Çekirdek enflasyonun ılımlı bir şekilde artarak 2022'de %1,7'ye yükselmesi beklenmektedir. Ücret maliyetlerindeki artışa ek olarak önlemler sonrası ekonomik faaliyetlerin güvenli bir şekilde yeniden başlatılmasını sağlamak için yapılan ek maliyetler enflasyonist baskı yaratacaktır. Fiyatlardaki artışın sınırlı kalması, maliyetlerin genellikle belirli bir gecikmeyle ve eksik bir şekilde fiyatlara yansıması ve talepteki düşüşün sürekli aşağı yönlü bir etki yaratması öngörülmektedir. Tüketici fiyat endeksinin (manşet enflasyonu) 2020'deki petrol fiyatlarındaki yüksek oranlı düşüşe bağlı olağandışı düşük seviyesinden 2021 yılında %1,4 ve 2022 yılında %1,8'e yükselmesi beklenmektedir.
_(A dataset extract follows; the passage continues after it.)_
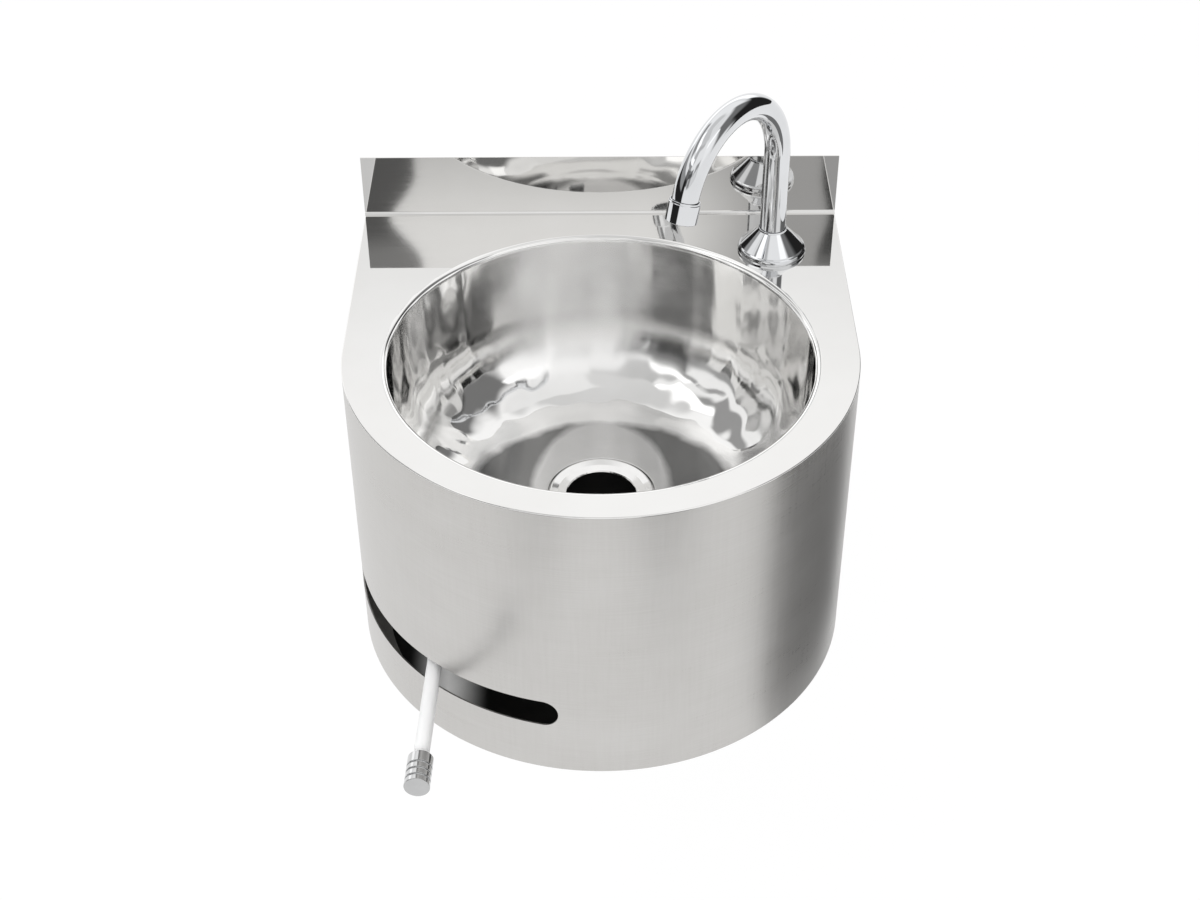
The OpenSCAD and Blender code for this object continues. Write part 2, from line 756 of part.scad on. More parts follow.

Bütçe açığının kamu harcamalarındaki artış ve gelirlerindeki azalma ile bu yıl önemli ölçüde genişleyerek GSYİH'nın %10,6'sına ulaşması beklenmektedir. Ekonomik destek önlemleri gibi çoğunlukla geçici nitelikte olan etkenler nedeniyle, açığın önümüzdeki birkaç yıl içinde küçüleceği, ancak kalıcı üretim kaybı nedeniyle yine de krizin olmadığı bir durumda ulaşılacak seviyenin iki katından daha fazla bir seviyede (GSYİH'nın %6'sı) kalacağı tahmin edilmektedir. Kamu borcunun GSYİH’ya oranının ise 2022 yılında %120'lere kadar yükselmesi beklenmektedir.